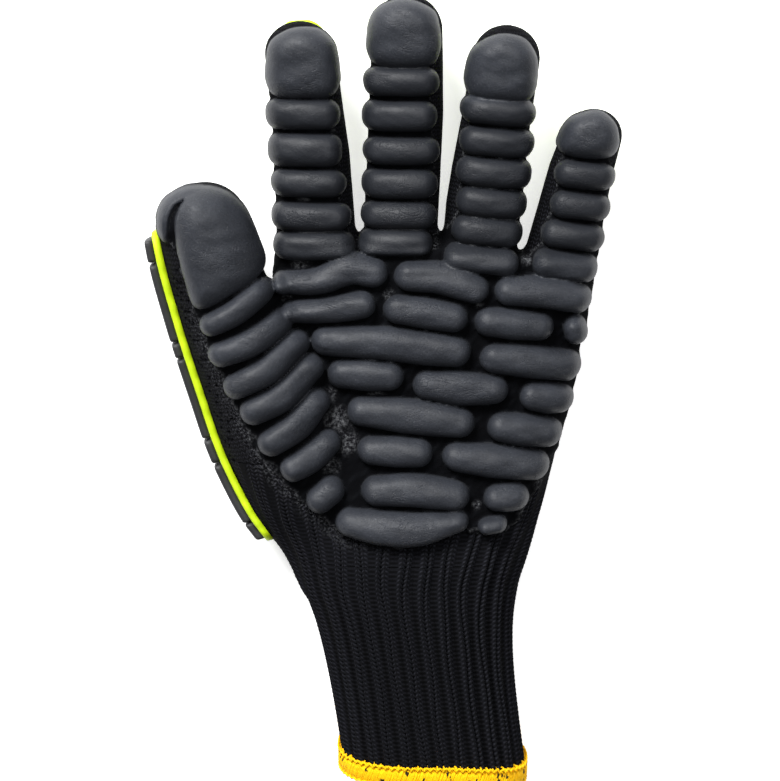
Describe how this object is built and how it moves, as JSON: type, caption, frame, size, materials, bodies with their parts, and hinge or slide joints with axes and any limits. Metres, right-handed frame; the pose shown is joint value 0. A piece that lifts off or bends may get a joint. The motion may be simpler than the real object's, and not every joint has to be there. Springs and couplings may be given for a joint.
{
  "type": "anti-vibration work glove",
  "caption": "Knitted left-hand work glove lying palm up, with padded rubber bars over the palm and fingers, two-layer rubber guards behind and a long ribbed cuff.",
  "frame": {"origin": "on the flat resting face of the knitted back, in the middle of the hand below the palm", "axes": "+Y from the cuff to the fingertips, +X from the thumb to the little finger, +Z the way the palm faces"},
  "size_m": [0.1541, 0.256, 0.0447],
  "materials": {
    "knit": "black seamless knit, ribbed at the cuff",
    "coating": "matt dark slate foam rubber with fine pits",
    "guard_base": "smooth bright yellow-green moulded rubber",
    "guard_block": "matt dark grey moulded rubber",
    "hem": "yellow overlocked thread with black knit showing between the stitches"
  },
  "bodies": {
    "root": {"knit_hand": "knit", "knit_cuff": "knit", "knit_index": "knit", "knit_middle": "knit", "knit_ring": "knit", "knit_little": "knit", "knit_thumb": "knit", "cuff_hem": "hem", "coating_index": "coating", "coating_middle": "coating", "coating_ring": "coating", "coating_little": "coating", "coating_thumb": "coating", "coating_palm": "coating", "guard_index_base": "guard_base", "guard_index_block_1": "guard_block", "guard_index_block_2": "guard_block", "guard_index_block_3": "guard_block", "guard_middle_base": "guard_base", "guard_middle_block_1": "guard_block", "guard_middle_block_2": "guard_block", "guard_middle_block_3": "guard_block", "guard_ring_base": "guard_base", "guard_ring_block_1": "guard_block", "guard_ring_block_2": "guard_block", "guard_ring_block_3": "guard_block", "guard_little_base": "guard_base", "guard_little_block_1": "guard_block", "guard_little_block_2": "guard_block", "guard_little_block_3": "guard_block", "guard_thumb_base": "guard_base", "guard_thumb_block_1": "guard_block", "guard_thumb_block_2": "guard_block", "guard_thumb_block_3": "guard_block", "guard_thumb_block_4": "guard_block", "guard_thumb_block_5": "guard_block", "guard_thumb_block_6": "guard_block", "guard_thumb_block_7": "guard_block"}
  },
  "joints": []
}
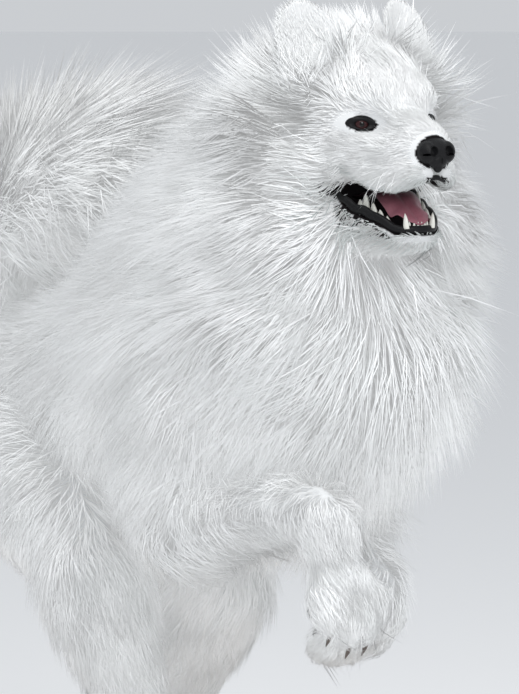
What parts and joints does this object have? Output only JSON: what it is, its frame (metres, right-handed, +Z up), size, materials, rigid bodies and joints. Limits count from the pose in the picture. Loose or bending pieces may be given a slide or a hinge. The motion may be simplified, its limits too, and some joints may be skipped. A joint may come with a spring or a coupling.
{
  "type": "samoyed",
  "caption": "Life-size samoyed dog in mid bound, mouth open and tail curled over its back, held by a plain display stand.",
  "frame": {"origin": "middle of the stand base's underside", "axes": "+Z up, +X the way the dog faces, +Y its left side"},
  "size_m": [0.8583, 0.4057, 0.8837],
  "materials": {
    "coat": "dense white fur, matte",
    "nose_skin": "black, pebbled, moist",
    "tongue_skin": "pink, moist",
    "eye_gloss": "dark brown, wet gloss",
    "stand_wood": "grey stained, satin",
    "stand_steel": "brushed"
  },
  "bodies": {
    "root": {"torso": "coat", "neck": "coat", "head": "coat", "lower_jaw": "coat", "tail_root": "coat", "tail_plume": "coat", "ear_right": "coat", "ear_left": "coat", "foreleg_right": "coat", "foreleg_left": "coat", "forepaw_right": "coat", "forepaw_left": "coat", "hindleg_right": "coat", "hindleg_left": "coat", "hindpaw_right": "coat", "hindpaw_left": "coat", "nose": "nose_skin", "tongue": "tongue_skin", "eye_right": "eye_gloss", "eye_left": "eye_gloss", "stand_base": "stand_wood", "stand_rod": "stand_steel"}
  },
  "joints": []
}
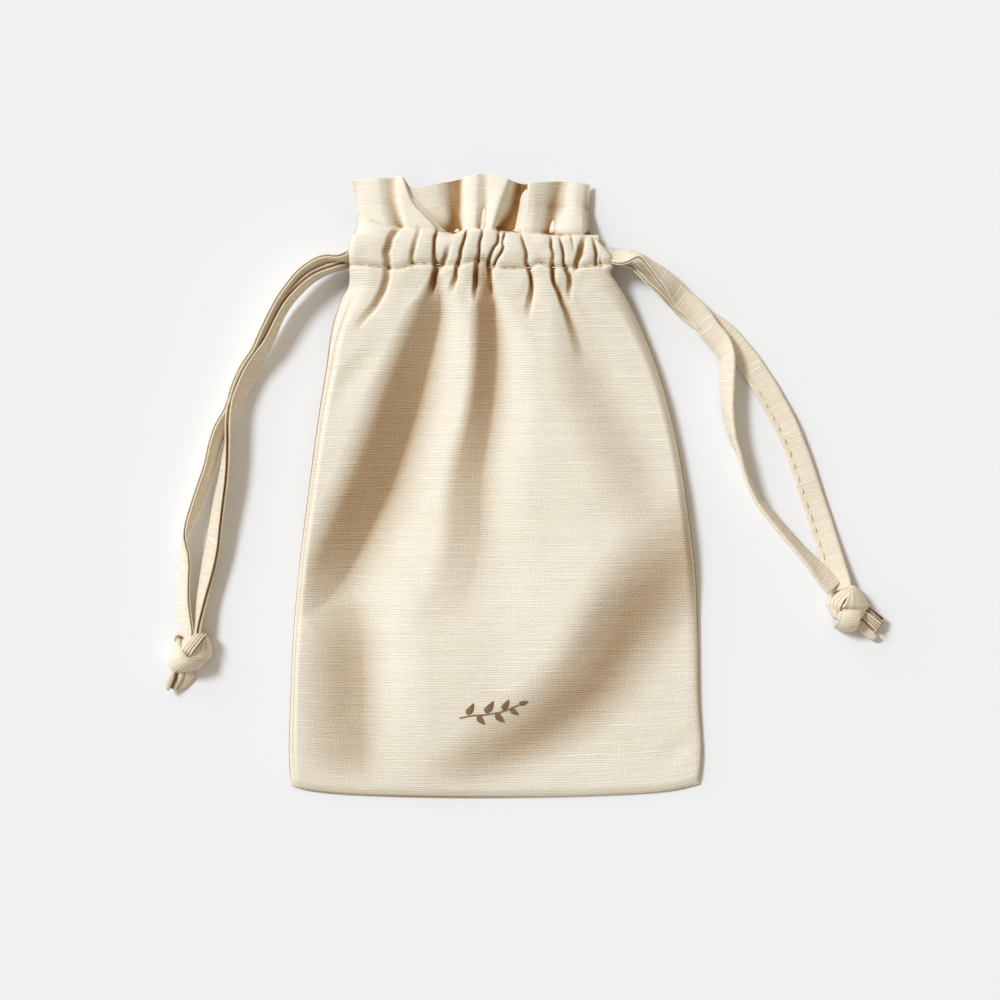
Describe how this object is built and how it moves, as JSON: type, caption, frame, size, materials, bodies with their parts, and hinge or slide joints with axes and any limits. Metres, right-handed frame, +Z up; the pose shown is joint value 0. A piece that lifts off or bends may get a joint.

▸ Required work
Take the material above and return all of it exactly.

▸ Result
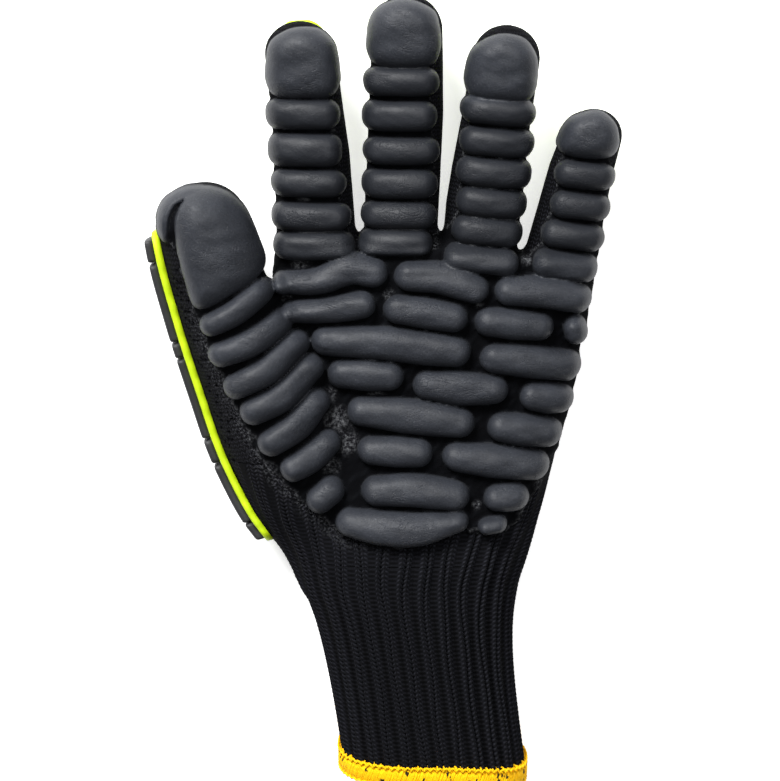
Describe how this object is built and how it moves, as JSON: type, caption, frame, size, materials, bodies with their parts, and hinge or slide joints with axes and any limits. Metres, right-handed frame; the pose shown is joint value 0. A piece that lifts off or bends may get a joint. The motion may be simpler than the real object's, and not every joint has to be there. Springs and couplings may be given for a joint.
{
  "type": "anti-vibration work glove",
  "caption": "Knitted left-hand work glove lying palm up, with padded rubber bars over the palm and fingers, two-layer rubber guards behind and a long ribbed cuff.",
  "frame": {"origin": "on the flat resting face of the knitted back, in the middle of the hand below the palm", "axes": "+Y from the cuff to the fingertips, +X from the thumb to the little finger, +Z the way the palm faces"},
  "size_m": [0.1541, 0.256, 0.0447],
  "materials": {
    "knit": "black seamless knit, ribbed at the cuff",
    "coating": "matt dark slate foam rubber with fine pits",
    "guard_base": "smooth bright yellow-green moulded rubber",
    "guard_block": "matt dark grey moulded rubber",
    "hem": "yellow overlocked thread with black knit showing between the stitches"
  },
  "bodies": {
    "root": {"knit_hand": "knit", "knit_cuff": "knit", "knit_index": "knit", "knit_middle": "knit", "knit_ring": "knit", "knit_little": "knit", "knit_thumb": "knit", "cuff_hem": "hem", "coating_index": "coating", "coating_middle": "coating", "coating_ring": "coating", "coating_little": "coating", "coating_thumb": "coating", "coating_palm": "coating", "guard_index_base": "guard_base", "guard_index_block_1": "guard_block", "guard_index_block_2": "guard_block", "guard_index_block_3": "guard_block", "guard_middle_base": "guard_base", "guard_middle_block_1": "guard_block", "guard_middle_block_2": "guard_block", "guard_middle_block_3": "guard_block", "guard_ring_base": "guard_base", "guard_ring_block_1": "guard_block", "guard_ring_block_2": "guard_block", "guard_ring_block_3": "guard_block", "guard_little_base": "guard_base", "guard_little_block_1": "guard_block", "guard_little_block_2": "guard_block", "guard_little_block_3": "guard_block", "guard_thumb_base": "guard_base", "guard_thumb_block_1": "guard_block", "guard_thumb_block_2": "guard_block", "guard_thumb_block_3": "guard_block", "guard_thumb_block_4": "guard_block", "guard_thumb_block_5": "guard_block", "guard_thumb_block_6": "guard_block", "guard_thumb_block_7": "guard_block"}
  },
  "joints": []
}
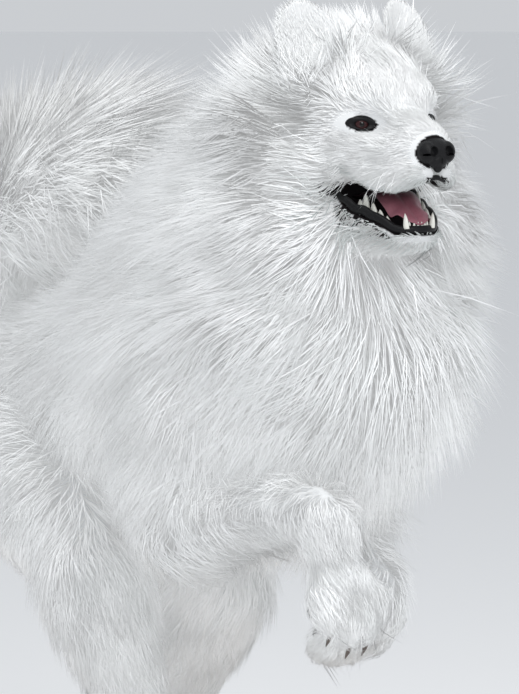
What parts and joints does this object have? Output only JSON: what it is, its frame (metres, right-handed, +Z up), size, materials, rigid bodies and joints. Limits count from the pose in the picture. Loose or bending pieces may be given a slide or a hinge. The motion may be simplified, its limits too, and some joints may be skipped. A joint may come with a spring or a coupling.
{
  "type": "samoyed",
  "caption": "Life-size samoyed dog in mid bound, mouth open and tail curled over its back, held by a plain display stand.",
  "frame": {"origin": "middle of the stand base's underside", "axes": "+Z up, +X the way the dog faces, +Y its left side"},
  "size_m": [0.8583, 0.4057, 0.8837],
  "materials": {
    "coat": "dense white fur, matte",
    "nose_skin": "black, pebbled, moist",
    "tongue_skin": "pink, moist",
    "eye_gloss": "dark brown, wet gloss",
    "stand_wood": "grey stained, satin",
    "stand_steel": "brushed"
  },
  "bodies": {
    "root": {"torso": "coat", "neck": "coat", "head": "coat", "lower_jaw": "coat", "tail_root": "coat", "tail_plume": "coat", "ear_right": "coat", "ear_left": "coat", "foreleg_right": "coat", "foreleg_left": "coat", "forepaw_right": "coat", "forepaw_left": "coat", "hindleg_right": "coat", "hindleg_left": "coat", "hindpaw_right": "coat", "hindpaw_left": "coat", "nose": "nose_skin", "tongue": "tongue_skin", "eye_right": "eye_gloss", "eye_left": "eye_gloss", "stand_base": "stand_wood", "stand_rod": "stand_steel"}
  },
  "joints": []
}
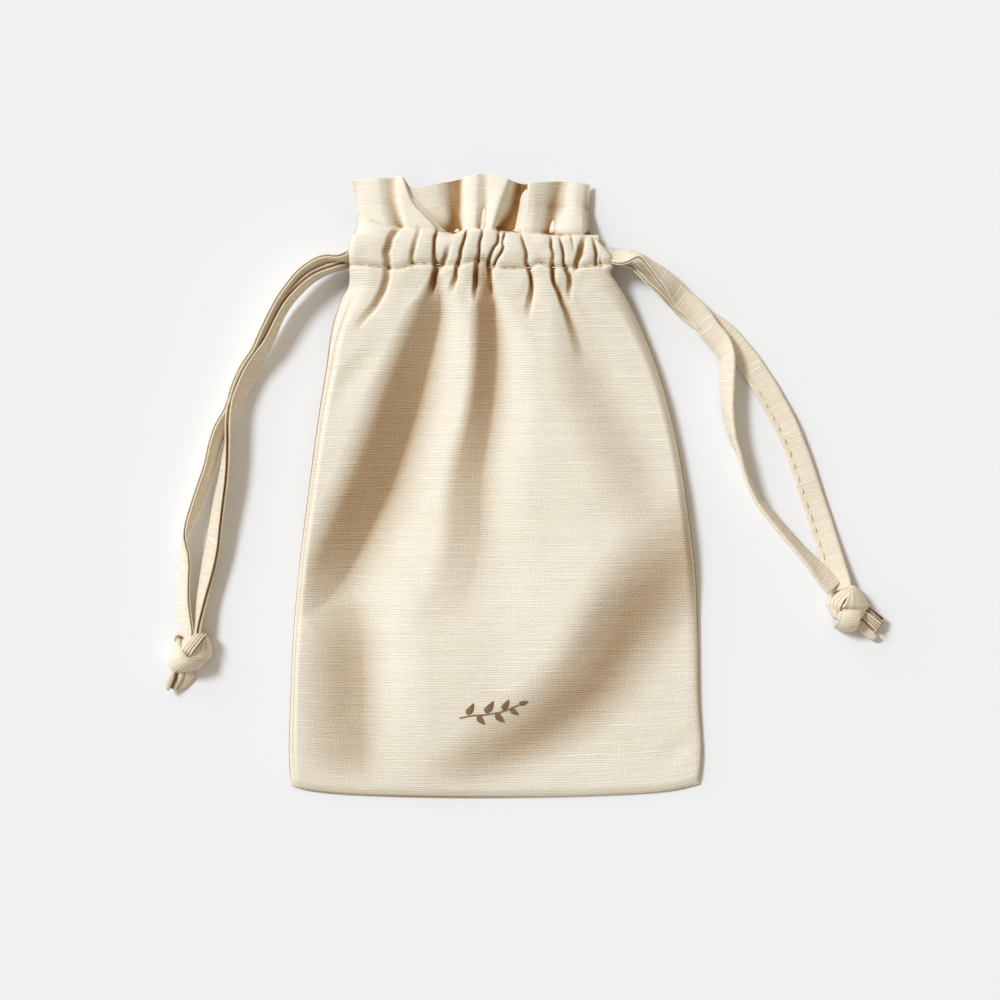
Describe how this object is built and how it moves, as JSON: type, caption, frame, size, materials, bodies with their parts, and hinge or slide joints with axes and any limits. Metres, right-handed frame, +Z up; the pose shown is joint value 0. A piece that lifts off or bends may get a joint.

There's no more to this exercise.